**Task to carry out:** Copy out every line exactly as given.
::::::::
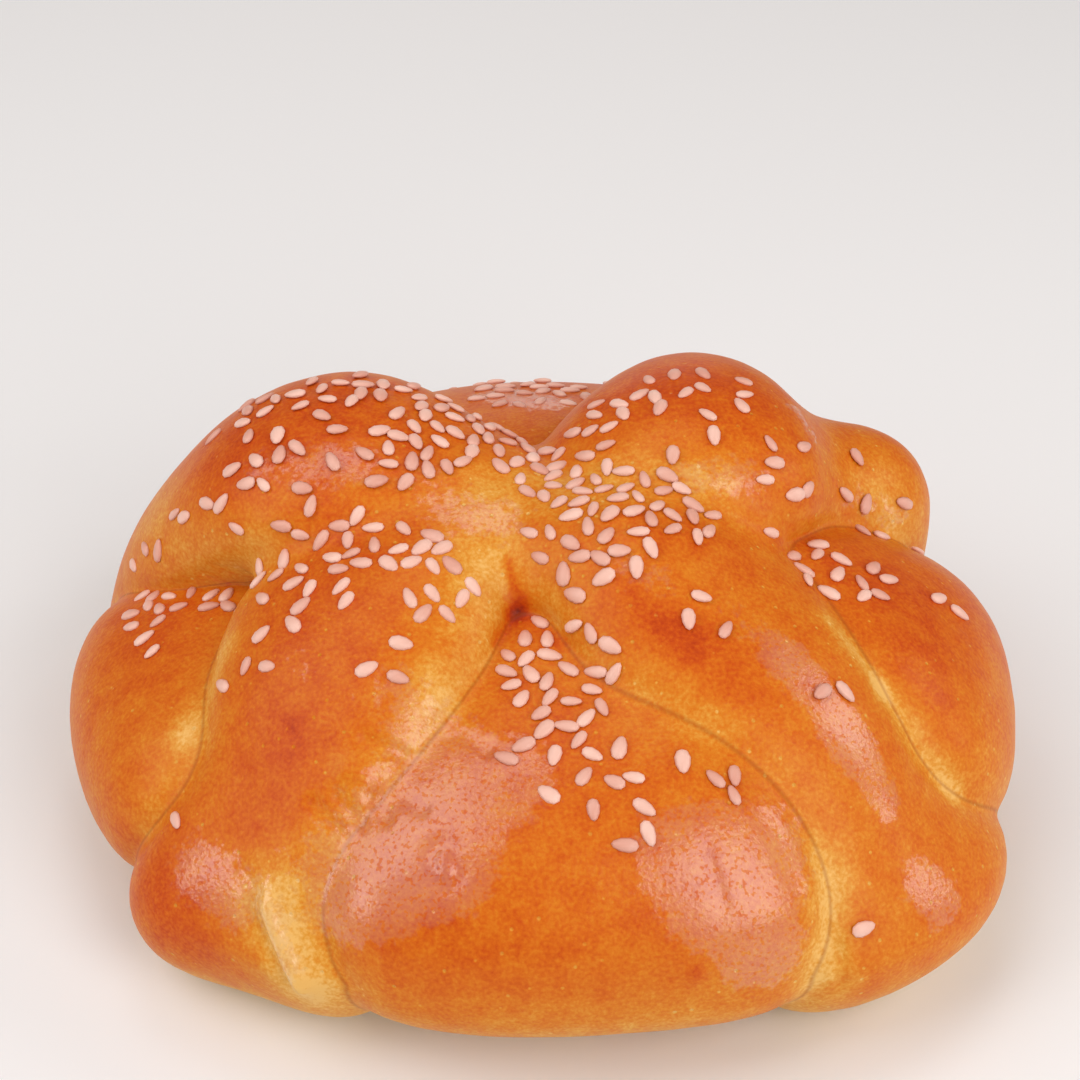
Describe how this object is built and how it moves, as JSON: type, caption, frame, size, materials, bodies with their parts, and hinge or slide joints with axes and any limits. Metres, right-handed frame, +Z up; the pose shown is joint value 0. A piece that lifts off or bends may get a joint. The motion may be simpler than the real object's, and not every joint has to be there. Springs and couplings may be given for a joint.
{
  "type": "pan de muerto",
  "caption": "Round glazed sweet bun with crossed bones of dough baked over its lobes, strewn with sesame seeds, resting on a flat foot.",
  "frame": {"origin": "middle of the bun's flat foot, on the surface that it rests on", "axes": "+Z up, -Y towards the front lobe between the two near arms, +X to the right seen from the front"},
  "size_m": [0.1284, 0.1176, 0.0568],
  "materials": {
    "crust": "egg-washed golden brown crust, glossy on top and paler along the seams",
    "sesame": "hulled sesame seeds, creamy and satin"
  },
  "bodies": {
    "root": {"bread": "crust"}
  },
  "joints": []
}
::::::::
**Result of the exercise:**
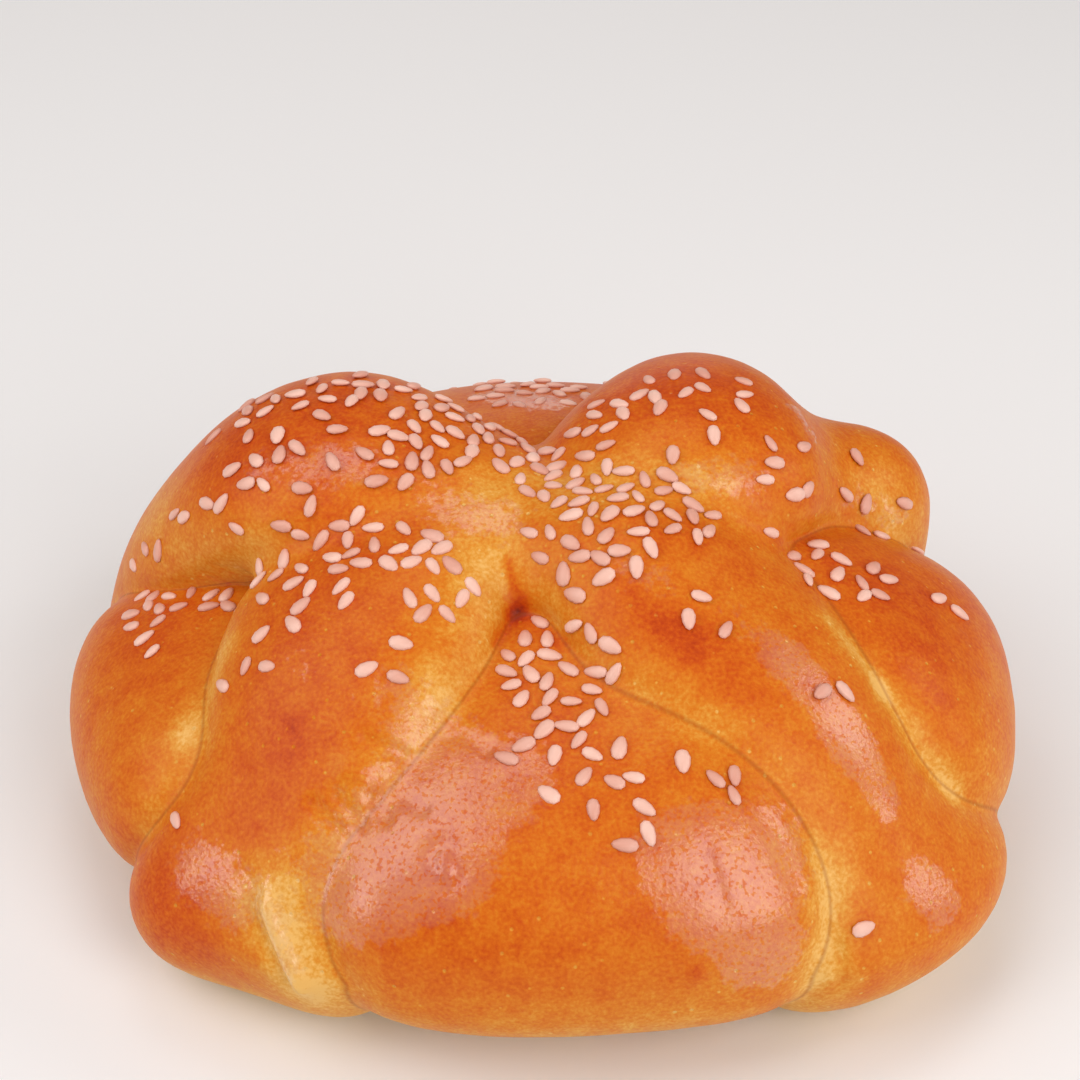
Describe how this object is built and how it moves, as JSON: type, caption, frame, size, materials, bodies with their parts, and hinge or slide joints with axes and any limits. Metres, right-handed frame, +Z up; the pose shown is joint value 0. A piece that lifts off or bends may get a joint. The motion may be simpler than the real object's, and not every joint has to be there. Springs and couplings may be given for a joint.
{
  "type": "pan de muerto",
  "caption": "Round glazed sweet bun with crossed bones of dough baked over its lobes, strewn with sesame seeds, resting on a flat foot.",
  "frame": {"origin": "middle of the bun's flat foot, on the surface that it rests on", "axes": "+Z up, -Y towards the front lobe between the two near arms, +X to the right seen from the front"},
  "size_m": [0.1284, 0.1176, 0.0568],
  "materials": {
    "crust": "egg-washed golden brown crust, glossy on top and paler along the seams",
    "sesame": "hulled sesame seeds, creamy and satin"
  },
  "bodies": {
    "root": {"bread": "crust"}
  },
  "joints": []
}